Que voila un ouvrage dense, documenté, effrayant par instant, par ces révélations d’un auteur qui vit dans l’art et par l’art. Aude de Kerros est en effet peintre et graveur doublée de talent d’auteur et d’essayiste. Après quelques livres éclatants sur le sujet, dont « l’ Imposture de l’Art contemporain » et « l’Art caché enfin dévoilé », elle enfonce le clou en révélant le pouvoir de l’Art contemporain comme acteur des relations internationales.
« Que voit-on de l’art à l’échelle mondiale ? Une image qui saute aux yeux, qui fait le tour du monde comme l’éclair et accompagne un chiffre record » dixit l’auteur qui réfléchit au destin de l’art, traité désormais « comme un produit » qu’il soit « ancien », « moderne » ou « contemporain ». Elle s’interroge, « en art, la globalisation impliquerait-elle un processus de « décivilisation » ? Aude de kerros prend l’exemple de la vente de « Salvator Mundi » reconnu par certains experts, mais pas par tous, comme de la main du maitre Leonard de Vinci, vendu par le département Art contemporain dans sa vente d’automne, la plus prestigieuse à New York, afin d’utiliser un public non cultivé.

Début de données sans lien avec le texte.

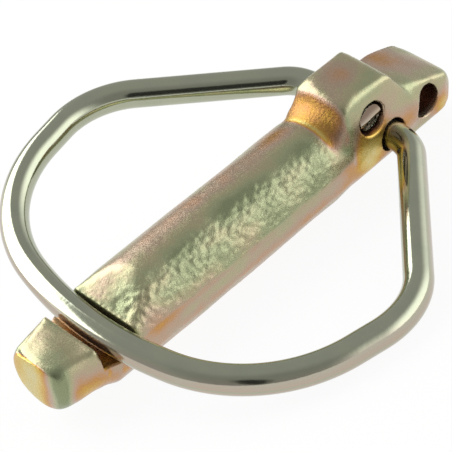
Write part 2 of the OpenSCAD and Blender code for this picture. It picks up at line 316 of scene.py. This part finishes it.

La promotion marketing fut intense et internationale, et la cote a atteint le chiffre spectaculaire et record de 400,3 millions de dollars. L’authentification avait pourtant été contestée par une conservatrice en chef du MET spécialiste reconnue du maître !
Le jeu des salles des ventes
Saviez-vous que les salles des ventes internationales jouent désormais sur la confusions des genres, proposant à une clientèle plus nombreuses et multiculturelles, des oeuvres d’art des trois départements, ancien, moderne et contemporain. Les collectionneurs « d’avant » étaient anglo-saxons, européens, riches et cultivés. Pour la nouvelle vague, encore beaucoup plus riche, le mot « art » n’a plus le même sens. Les salles des ventes leur proposent donc « de » l’oeuvre d’art au sac à main, motos, voitures, montres de collection…tout est bon pour la satisfaire ! Ainsi l’Art contemporain est devenu fourre-tout de tous concepts, d’art, mode, design…un produit de vente adapté à un marché, permettant une circulation monétaire fluide.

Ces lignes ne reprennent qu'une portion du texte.